PROBLEM: Return the listing below in full, with every line exactly as it is.

GIVEN DATA:
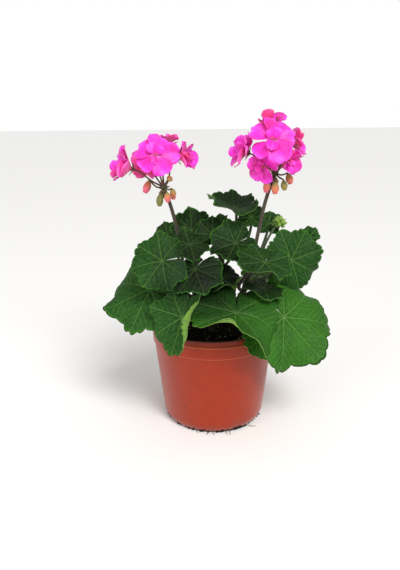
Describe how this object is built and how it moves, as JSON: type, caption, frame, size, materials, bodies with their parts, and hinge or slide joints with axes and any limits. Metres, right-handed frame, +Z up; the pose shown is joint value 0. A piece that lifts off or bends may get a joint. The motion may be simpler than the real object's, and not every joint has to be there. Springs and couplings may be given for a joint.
{
  "type": "potted geranium",
  "caption": "Live zonal geranium in a tapered plastic nursery pot filled with potting mix: bushy scalloped leaves on stalks, with pink flower heads held above them.",
  "frame": {"origin": "middle of the pot's foot, on the surface that the pot stands on", "axes": "+Z up, from the pot to the flower heads; -Y towards the plant's front, as it is seen in the picture; +X to the right seen from the front"},
  "size_m": [0.2107, 0.1918, 0.2915],
  "materials": {
    "terracotta_plastic": "satin",
    "potting_mix": "matte",
    "leaf_green": "satin",
    "woody_stem": "matte",
    "stem_green": "satin",
    "petal_pink": "satin",
    "bud_green": "satin"
  },
  "bodies": {
    "root": {"leaf_back_left": "leaf_green", "leaf_back_middle": "leaf_green", "leaf_back_right": "leaf_green", "leaf_behind_truss": "leaf_green", "leaf_centre_back": "leaf_green", "leaf_centre_fan": "leaf_green", "leaf_centre_folded": "leaf_green", "leaf_centre_left": "leaf_green", "leaf_centre_low": "leaf_green", "leaf_centre_right": "leaf_green", "leaf_centre_upright": "leaf_green", "leaf_front_saddle": "leaf_green", "leaf_inner": "leaf_green", "leaf_left_low": "leaf_green", "leaf_left_lower": "leaf_green", "leaf_left_shaded": "leaf_green", "leaf_left_small": "leaf_green", "leaf_left_upper": "leaf_green", "leaf_over_rim_left": "leaf_green", "leaf_right_facing": "leaf_green", "leaf_right_large": "leaf_green", "leaf_right_low": "leaf_green", "leaf_right_tip": "leaf_green", "leaf_right_under": "leaf_green", "leaf_top": "leaf_green", "leaf_top_right": "leaf_green", "left_bud_back": "bud_green", "left_bud_front": "bud_green", "left_bud_long": "bud_green", "left_bud_pink": "bud_green", "left_bud_right": "bud_green", "left_calyx": "bud_green", "left_floret_back": "petal_pink", "left_floret_front": "petal_pink", "left_floret_right": "petal_pink", "left_floret_side": "petal_pink", "left_floret_top": "petal_pink", "left_truss_stalk": "stem_green", "pot": "terracotta_plastic", "potting_mix": "potting_mix", "right_bud_back": "bud_green", "right_bud_front": "bud_green", "right_bud_long": "bud_green", "right_bud_outer": "bud_green", "right_bud_right": "bud_green", "right_floret_back": "petal_pink", "right_floret_front": "petal_pink", "right_floret_left": "petal_pink", "right_floret_low": "petal_pink", "right_floret_right": "petal_pink", "right_floret_top": "petal_pink", "right_floret_under": "petal_pink", "right_truss_stalk": "stem_green", "shoot_back": "woody_stem", "shoot_left": "woody_stem", "shoot_right": "woody_stem", "stem": "woody_stem", "young_truss": "bud_green"}
  },
  "joints": []
}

IN RESPONSE:
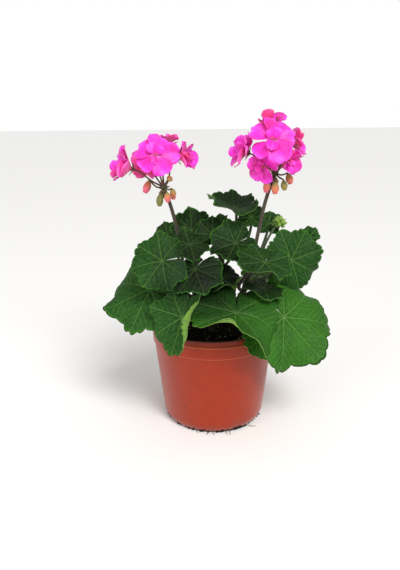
Describe how this object is built and how it moves, as JSON: type, caption, frame, size, materials, bodies with their parts, and hinge or slide joints with axes and any limits. Metres, right-handed frame, +Z up; the pose shown is joint value 0. A piece that lifts off or bends may get a joint. The motion may be simpler than the real object's, and not every joint has to be there. Springs and couplings may be given for a joint.
{
  "type": "potted geranium",
  "caption": "Live zonal geranium in a tapered plastic nursery pot filled with potting mix: bushy scalloped leaves on stalks, with pink flower heads held above them.",
  "frame": {"origin": "middle of the pot's foot, on the surface that the pot stands on", "axes": "+Z up, from the pot to the flower heads; -Y towards the plant's front, as it is seen in the picture; +X to the right seen from the front"},
  "size_m": [0.2107, 0.1918, 0.2915],
  "materials": {
    "terracotta_plastic": "satin",
    "potting_mix": "matte",
    "leaf_green": "satin",
    "woody_stem": "matte",
    "stem_green": "satin",
    "petal_pink": "satin",
    "bud_green": "satin"
  },
  "bodies": {
    "root": {"leaf_back_left": "leaf_green", "leaf_back_middle": "leaf_green", "leaf_back_right": "leaf_green", "leaf_behind_truss": "leaf_green", "leaf_centre_back": "leaf_green", "leaf_centre_fan": "leaf_green", "leaf_centre_folded": "leaf_green", "leaf_centre_left": "leaf_green", "leaf_centre_low": "leaf_green", "leaf_centre_right": "leaf_green", "leaf_centre_upright": "leaf_green", "leaf_front_saddle": "leaf_green", "leaf_inner": "leaf_green", "leaf_left_low": "leaf_green", "leaf_left_lower": "leaf_green", "leaf_left_shaded": "leaf_green", "leaf_left_small": "leaf_green", "leaf_left_upper": "leaf_green", "leaf_over_rim_left": "leaf_green", "leaf_right_facing": "leaf_green", "leaf_right_large": "leaf_green", "leaf_right_low": "leaf_green", "leaf_right_tip": "leaf_green", "leaf_right_under": "leaf_green", "leaf_top": "leaf_green", "leaf_top_right": "leaf_green", "left_bud_back": "bud_green", "left_bud_front": "bud_green", "left_bud_long": "bud_green", "left_bud_pink": "bud_green", "left_bud_right": "bud_green", "left_calyx": "bud_green", "left_floret_back": "petal_pink", "left_floret_front": "petal_pink", "left_floret_right": "petal_pink", "left_floret_side": "petal_pink", "left_floret_top": "petal_pink", "left_truss_stalk": "stem_green", "pot": "terracotta_plastic", "potting_mix": "potting_mix", "right_bud_back": "bud_green", "right_bud_front": "bud_green", "right_bud_long": "bud_green", "right_bud_outer": "bud_green", "right_bud_right": "bud_green", "right_floret_back": "petal_pink", "right_floret_front": "petal_pink", "right_floret_left": "petal_pink", "right_floret_low": "petal_pink", "right_floret_right": "petal_pink", "right_floret_top": "petal_pink", "right_floret_under": "petal_pink", "right_truss_stalk": "stem_green", "shoot_back": "woody_stem", "shoot_left": "woody_stem", "shoot_right": "woody_stem", "stem": "woody_stem", "young_truss": "bud_green"}
  },
  "joints": []
}